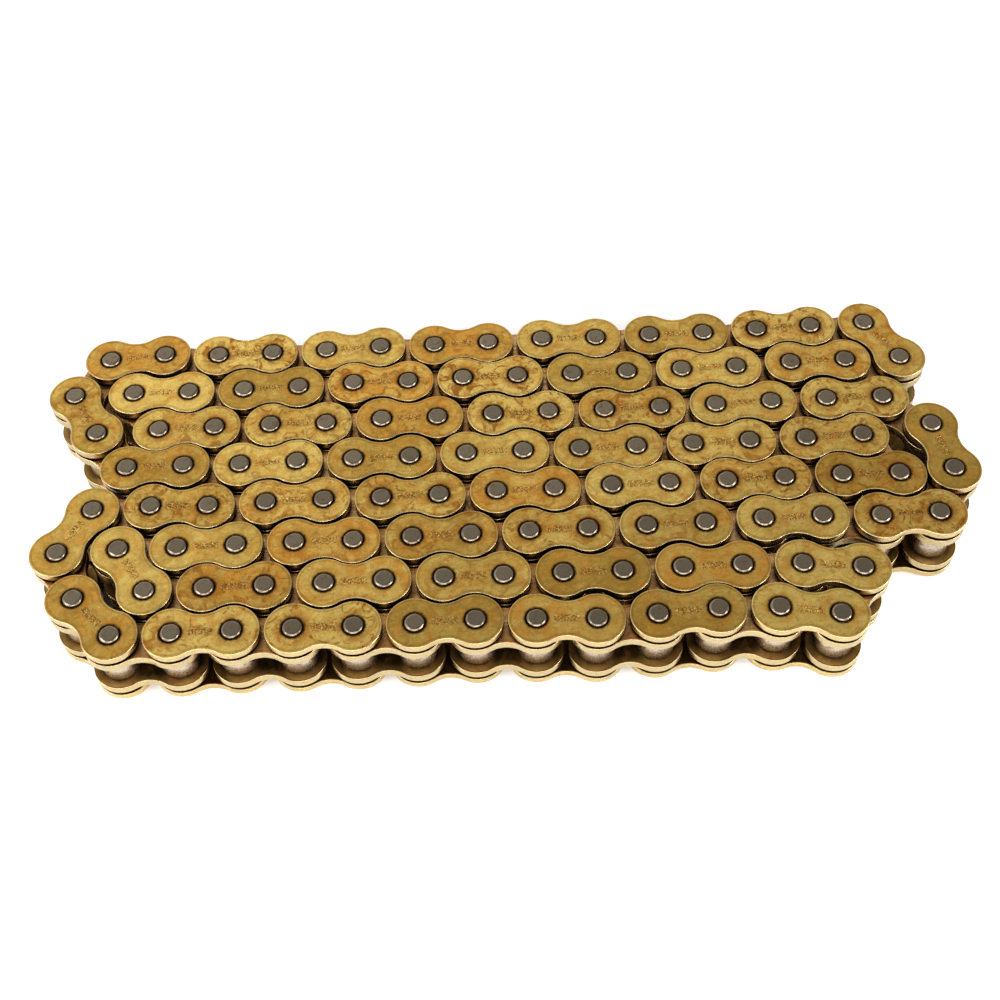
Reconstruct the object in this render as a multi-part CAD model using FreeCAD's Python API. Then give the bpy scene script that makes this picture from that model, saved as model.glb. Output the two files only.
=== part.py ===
import FreeCAD, Part
import math
import os

# Roller chain of 120 links, 15.875 mm pitch, laid flat on its side in eight
# nested rows.  Axes: +Z up along every pin, +X along the rows, +Y towards the
# back row.  Origin at the middle of the footprint, on the plane the pin ends
# rest on.  All lengths in millimetres, all angles in degrees.

# ---------------------------------------------------------------- dimensions
PITCH = 15.875            # pin centre to pin centre
PLATE_R = 7.5             # end radius of every plate
PLATE_WAIST = 5.3         # half height of a plate at its waist
OUTER_T = 2.2             # thickness of an outer plate
INNER_T = 2.6             # thickness of an inner plate
PIN_D = 5.30              # pin diameter
PIN_PROUD = 0.6           # riveted end standing past the outer plate
PIN_CHAMFER = 0.35        # chamfer round each pin end
RING_GAP = 1.2            # gap between an inner and an outer plate
INNER_WIDTH = 9.525       # gap between the two inner plates
BUSH_OD = 7.30            # outside of the bush
BUSH_ID = 5.46            # bore of the bush, 0.08 clear all round the pin
BUSH_PROUD = 0.35         # bush end standing past the inner plate
ROLLER_OD = 10.16         # outside of the roller
ROLLER_ID = 7.50          # bore of the roller, 0.10 clear all round the bush
ROLLER_END_GAP = 0.08     # axial play of the roller at each end
ROLLER_CHAMFER = 0.3      # chamfer round each roller end
RING_SECTION = 1.1        # section of the O-ring
RING_SEAT = 0.05          # clearance between O-ring and bush

# Heights of the stack, from the floor up.
Z_OUTER_LOW = PIN_PROUD
Z_INNER_LOW = Z_OUTER_LOW + OUTER_T + RING_GAP
Z_ROLLER = Z_INNER_LOW + INNER_T
Z_INNER_HIGH = Z_ROLLER + INNER_WIDTH
Z_OUTER_HIGH = Z_INNER_HIGH + INNER_T + RING_GAP
PIN_LENGTH = Z_OUTER_HIGH + OUTER_T + PIN_PROUD

# Lay of the chain.  The pin where the free front run starts, then the heading
# of each link.  NESTED holds the 105 links of the seven inner rows and their
# turns, an outer link first.  RUN holds the 15 links of the front run, an
# inner link first, back to the last pin of NESTED, where the loop is open.
START = (93.380, -35.458)
NESTED = [
    173.37, 178.78, 180.25, 181.13, 179.81, 180.00, 180.00, 180.07, 180.99, 179.93,
    180.25, 181.03, 121.94, 359.64, 0.61, 0.35, 359.83, 0.99, 0.63, 1.03,
    0.40, 0.64, 0.59, 2.22, 0.50, 357.79, 1.27, 64.74, 102.29, 139.22,
    179.38, 181.12, 181.34, 180.46, 180.52, 179.36, 180.78, 181.04, 179.92, 182.44,
    179.25, 180.26, 180.51, 121.84, 359.52, 0.12, 1.14, 2.08, 359.91, 1.31,
    0.28, 359.35, 0.19, 0.53, 0.80, 2.78, 0.99, 0.52, 121.12, 181.52,
    181.86, 182.04, 180.20, 181.03, 179.05, 181.36, 180.88, 179.49, 181.97, 180.87,
    180.71, 176.36, 184.70, 235.71, 299.70, 307.87, 0.51, 358.37, 1.02, 0.29,
    0.44, 1.26, 0.33, 359.75, 0.35, 0.34, 1.36, 0.25, 2.10, 300.36,
    179.36, 180.63, 180.98, 180.34, 180.44, 180.91, 180.31, 181.97, 180.67, 179.71,
    180.66, 181.42, 178.22, 181.99, 239.43,
]
RUN = [
    240.05, 170.81, 178.78, 183.72, 182.29, 177.64, 178.34, 181.52, 180.38, 179.96,
    179.50, 180.87, 179.58, 133.60, 112.90,
]


def walk(start, headings):
    """Pin centres along a run of links."""
    points = [start]
    for heading in headings:
        x, y = points[-1]
        a = math.radians(heading)
        points.append((x + PITCH * math.cos(a), y + PITCH * math.sin(a)))
    return points


def plate(hole_d, thickness):
    """A waisted link plate centred on the origin, lying on z = 0."""
    half = PITCH / 2.0
    waist_r = ((half ** 2 + PLATE_WAIST ** 2 - PLATE_R ** 2)
               / (2.0 * (PLATE_R - PLATE_WAIST)))
    waist_y = PLATE_WAIST + waist_r
    k = PLATE_R / (PLATE_R + waist_r)
    tx, ty = half - half * k, waist_y * k      # tangent point, right half
    v = FreeCAD.Vector
    right = Part.Arc(v(tx, -ty, 0), v(half + PLATE_R, 0, 0), v(tx, ty, 0))
    top = Part.Arc(v(tx, ty, 0), v(0, PLATE_WAIST, 0), v(-tx, ty, 0))
    left = Part.Arc(v(-tx, ty, 0), v(-half - PLATE_R, 0, 0), v(-tx, -ty, 0))
    low = Part.Arc(v(-tx, -ty, 0), v(0, -PLATE_WAIST, 0), v(tx, -ty, 0))
    outline = Part.Wire([a.toShape() for a in (right, top, left, low)])
    body = Part.Face(outline).extrude(v(0, 0, thickness))
    for x in (-half, half):
        body = body.cut(
            Part.makeCylinder(hole_d / 2.0, thickness, v(x, 0, 0)))
    return body.Solids[0]


def ends_chamfered(solid, radius, size):
    """Chamfer the circular edges of the given radius."""
    edges = [e for e in solid.Edges
             if e.Curve.TypeId == "Part::GeomCircle"
             and abs(e.Curve.Radius - radius) < 1e-6]
    return solid.makeChamfer(size, edges).Solids[0]


def tube(od, bore, length):
    outer = Part.makeCylinder(od / 2.0, length)
    return outer.cut(Part.makeCylinder(bore / 2.0, length)).Solids[0]


OUTER_PLATE = plate(PIN_D, OUTER_T)
INNER_PLATE = plate(BUSH_OD, INNER_T)
PIN = ends_chamfered(Part.makeCylinder(PIN_D / 2.0, PIN_LENGTH),
                     PIN_D / 2.0, PIN_CHAMFER)
BUSH = tube(BUSH_OD, BUSH_ID, INNER_WIDTH + 2 * (INNER_T + BUSH_PROUD))
ROLLER = ends_chamfered(
    tube(ROLLER_OD, ROLLER_ID, INNER_WIDTH - 2 * ROLLER_END_GAP),
    ROLLER_OD / 2.0, ROLLER_CHAMFER)
RING = Part.makeTorus(BUSH_OD / 2.0 + RING_SEAT + RING_SECTION / 2.0,
                      RING_SECTION / 2.0)
# Riveted ends of the connecting pin, left without its shank at the pivot
# where the loop is open, so the inner link there can slide out.
STUB_LENGTH = PIN_PROUD + OUTER_T
STUB_LOW = PIN.common(Part.makeCylinder(PIN_D, STUB_LENGTH)).Solids[0]
STUB_HIGH = PIN.common(Part.makeCylinder(
    PIN_D, STUB_LENGTH, FreeCAD.Vector(0, 0, PIN_LENGTH - STUB_LENGTH))).Solids[0]


def put(shape, x, y, z=0.0, heading=0.0):
    """A copy of the shape, turned to its heading and moved to its place."""
    out = shape.copy()
    out.Placement = FreeCAD.Placement(
        FreeCAD.Vector(x, y, z),
        FreeCAD.Rotation(FreeCAD.Vector(0, 0, 1), heading))
    return out


def pair_of_plates(shape, a, b, z_low, z_high):
    heading = math.degrees(math.atan2(b[1] - a[1], b[0] - a[0]))
    x, y = (a[0] + b[0]) / 2.0, (a[1] + b[1]) / 2.0
    return [put(shape, x, y, z_low, heading), put(shape, x, y, z_high, heading)]


def outer_plates(a, b):
    return pair_of_plates(OUTER_PLATE, a, b, Z_OUTER_LOW, Z_OUTER_HIGH)


def inner_plates(a, b):
    return pair_of_plates(INNER_PLATE, a, b, Z_INNER_LOW, Z_INNER_HIGH)


def pins(*points):
    return [put(PIN, x, y) for x, y in points]


def bushes(*points):
    return [put(BUSH, x, y, Z_INNER_LOW - BUSH_PROUD) for x, y in points]


def rings(*points):
    low = Z_INNER_LOW - RING_GAP / 2.0
    high = Z_OUTER_HIGH - RING_GAP / 2.0
    return [put(RING, x, y, z) for x, y in points for z in (low, high)]


def roller(point):
    return put(ROLLER, point[0], point[1], Z_ROLLER + ROLLER_END_GAP)


nodes = {name: [] for name in ("outer_plates", "inner_plates", "pins",
                               "bushes", "rollers", "o_rings")}

# The seven nested rows: outer and inner links in turn.
nest = walk(START, NESTED)
for k in range(len(NESTED)):
    a, b = nest[k], nest[k + 1]
    if k % 2 == 0:
        nodes["outer_plates"] += outer_plates(a, b)
        if k < len(NESTED) - 1:
            nodes["pins"] += pins(a, b)
        else:
            nodes["pins"] += pins(a) + [put(STUB_LOW, b[0], b[1]),
                                        put(STUB_HIGH, b[0], b[1])]
    else:
        nodes["inner_plates"] += inner_plates(a, b)
        nodes["bushes"] += bushes(a, b)
        nodes["rollers"] += [roller(a), roller(b)]
        nodes["o_rings"] += rings(a, b)

# The free front run: fifteen links, each one its own, from the right-hand
# turn to the open pivot at the left-hand turn.
run = walk(START, RUN)
roller_number = 0
for k in range(len(RUN)):
    a, b = run[k], run[k + 1]
    name = "link_%02d" % (k + 1)
    if k % 2 == 0:
        nodes[name + "_inner_plates"] = inner_plates(a, b)
        nodes[name + "_bushes"] = bushes(a, b)
        nodes[name + "_o_rings"] = rings(a, b)
        for point in (a, b):
            roller_number += 1
            nodes["roller_%02d" % roller_number] = [roller(point)]
    else:
        nodes[name + "_outer_plates"] = outer_plates(a, b)
        nodes[name + "_pins"] = pins(a, b)

os.makedirs("parts", exist_ok=True)
for name, solids in nodes.items():
    shape = solids[0] if len(solids) == 1 else Part.makeCompound(solids)
    shape.exportStep("parts/%s.step" % name)
    print(name, len(solids), "solids", round(shape.Volume, 1), "mm3",
          all(s.isValid() for s in solids))

box = Part.makeCompound([s for v in nodes.values() for s in v]).BoundBox
print("nodes", len(nodes), "box", round(box.XMin, 3), round(box.XMax, 3),
      round(box.YMin, 3), round(box.YMax, 3), round(box.ZMin, 3),
      round(box.ZMax, 3))
print("open pivot mismatch",
      round(math.hypot(run[-1][0] - nest[-1][0], run[-1][1] - nest[-1][1]), 4))
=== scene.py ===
import math
import random

import bpy
import numpy as np
from mathutils import Matrix, Vector
from mathutils.geometry import delaunay_2d_cdt


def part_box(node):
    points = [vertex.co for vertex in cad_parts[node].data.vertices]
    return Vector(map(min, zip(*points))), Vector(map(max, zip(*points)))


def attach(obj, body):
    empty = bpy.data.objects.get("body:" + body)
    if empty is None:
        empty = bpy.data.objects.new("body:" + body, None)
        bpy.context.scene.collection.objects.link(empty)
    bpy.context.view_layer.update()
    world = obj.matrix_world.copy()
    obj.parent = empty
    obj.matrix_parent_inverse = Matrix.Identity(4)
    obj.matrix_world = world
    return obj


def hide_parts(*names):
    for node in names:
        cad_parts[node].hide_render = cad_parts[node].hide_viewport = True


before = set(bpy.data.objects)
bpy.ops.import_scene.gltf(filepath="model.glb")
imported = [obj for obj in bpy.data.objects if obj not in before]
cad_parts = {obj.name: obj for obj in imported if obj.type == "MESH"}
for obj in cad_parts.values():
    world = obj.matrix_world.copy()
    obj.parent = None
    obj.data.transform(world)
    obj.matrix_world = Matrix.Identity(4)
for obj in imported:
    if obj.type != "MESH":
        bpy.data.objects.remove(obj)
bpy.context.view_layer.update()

MM = 0.001

# ------------------------------------------------------------------ dimensions
# The chain's own sizes and lay, in millimetres and degrees, as in the CAD.
PITCH, R, WAIST = 15.875, 7.5, 5.3
OUTER_T, INNER_T = 2.2, 2.6
HALF = PITCH / 2
PIN_R, PIN_PROUD = 2.65, 0.6
RING_GAP, INNER_WIDTH = 1.2, 9.525
BUSH_RO, BUSH_RI, BUSH_PROUD = 3.65, 2.73, 0.35
ROLLER_RO, ROLLER_RI, ROLLER_GAP = 5.08, 3.75, 0.08
Z_OUTER_LOW = PIN_PROUD
Z_INNER_LOW = Z_OUTER_LOW + OUTER_T + RING_GAP
Z_ROLLER = Z_INNER_LOW + INNER_T
Z_INNER_HIGH = Z_ROLLER + INNER_WIDTH
Z_OUTER_HIGH = Z_INNER_HIGH + INNER_T + RING_GAP
PIN_LENGTH = Z_OUTER_HIGH + OUTER_T + PIN_PROUD
START = (93.380, -35.458)
NESTED = [
    173.37, 178.78, 180.25, 181.13, 179.81, 180.00, 180.00, 180.07, 180.99, 179.93,
    180.25, 181.03, 121.94, 359.64, 0.61, 0.35, 359.83, 0.99, 0.63, 1.03,
    0.40, 0.64, 0.59, 2.22, 0.50, 357.79, 1.27, 64.74, 102.29, 139.22,
    179.38, 181.12, 181.34, 180.46, 180.52, 179.36, 180.78, 181.04, 179.92, 182.44,
    179.25, 180.26, 180.51, 121.84, 359.52, 0.12, 1.14, 2.08, 359.91, 1.31,
    0.28, 359.35, 0.19, 0.53, 0.80, 2.78, 0.99, 0.52, 121.12, 181.52,
    181.86, 182.04, 180.20, 181.03, 179.05, 181.36, 180.88, 179.49, 181.97, 180.87,
    180.71, 176.36, 184.70, 235.71, 299.70, 307.87, 0.51, 358.37, 1.02, 0.29,
    0.44, 1.26, 0.33, 359.75, 0.35, 0.34, 1.36, 0.25, 2.10, 300.36,
    179.36, 180.63, 180.98, 180.34, 180.44, 180.91, 180.31, 181.97, 180.67, 179.71,
    180.66, 181.42, 178.22, 181.99, 239.43,
]
RUN = [
    240.05, 170.81, 178.78, 183.72, 182.29, 177.64, 178.34, 181.52, 180.38, 179.96,
    179.50, 180.87, 179.58, 133.60, 112.90,
]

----

(THE PROBLEM) Set down the lines above as they stand, starting with the first line and ending with the line that contains "angles in degrees.".

(TASK RESPONSE)
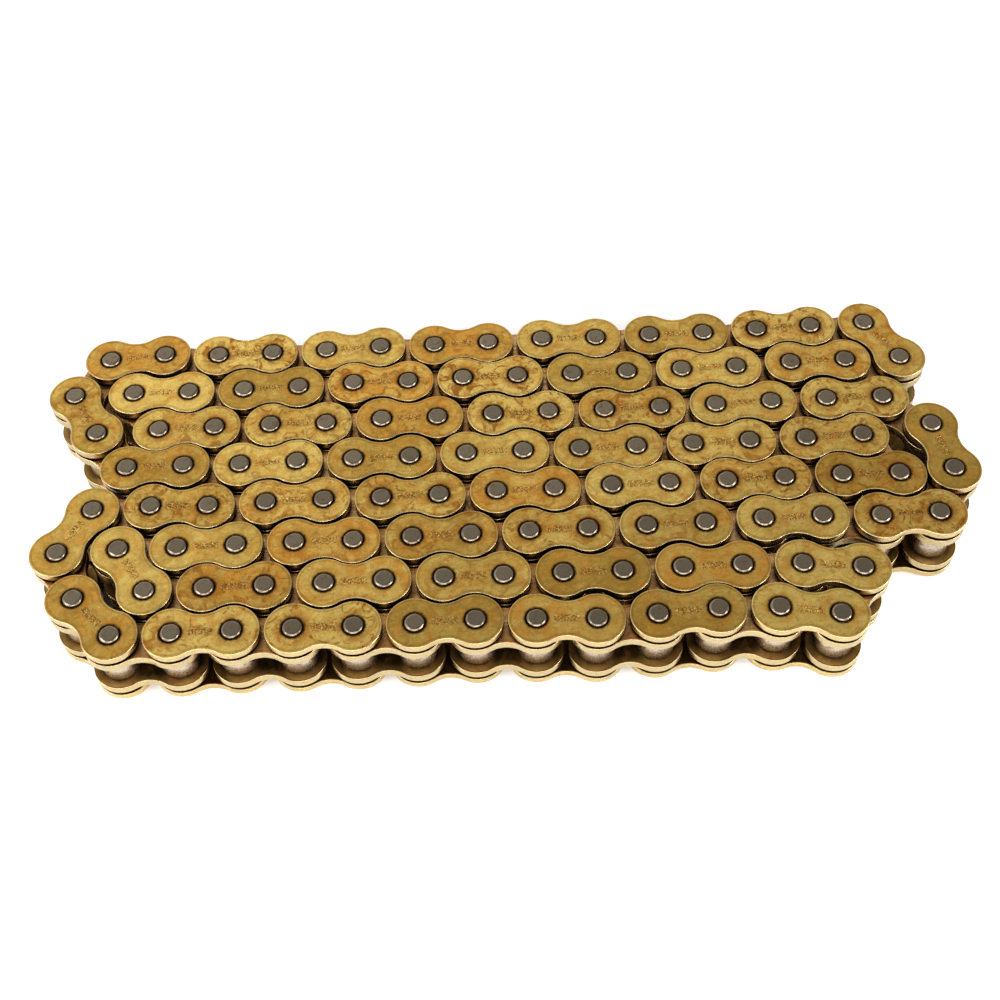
Reconstruct the object in this render as a multi-part CAD model using FreeCAD's Python API. Then give the bpy scene script that makes this picture from that model, saved as model.glb. Output the two files only.
=== part.py ===
import FreeCAD, Part
import math
import os

# Roller chain of 120 links, 15.875 mm pitch, laid flat on its side in eight
# nested rows.  Axes: +Z up along every pin, +X along the rows, +Y towards the
# back row.  Origin at the middle of the footprint, on the plane the pin ends
# rest on.  All lengths in millimetres, all angles in degrees.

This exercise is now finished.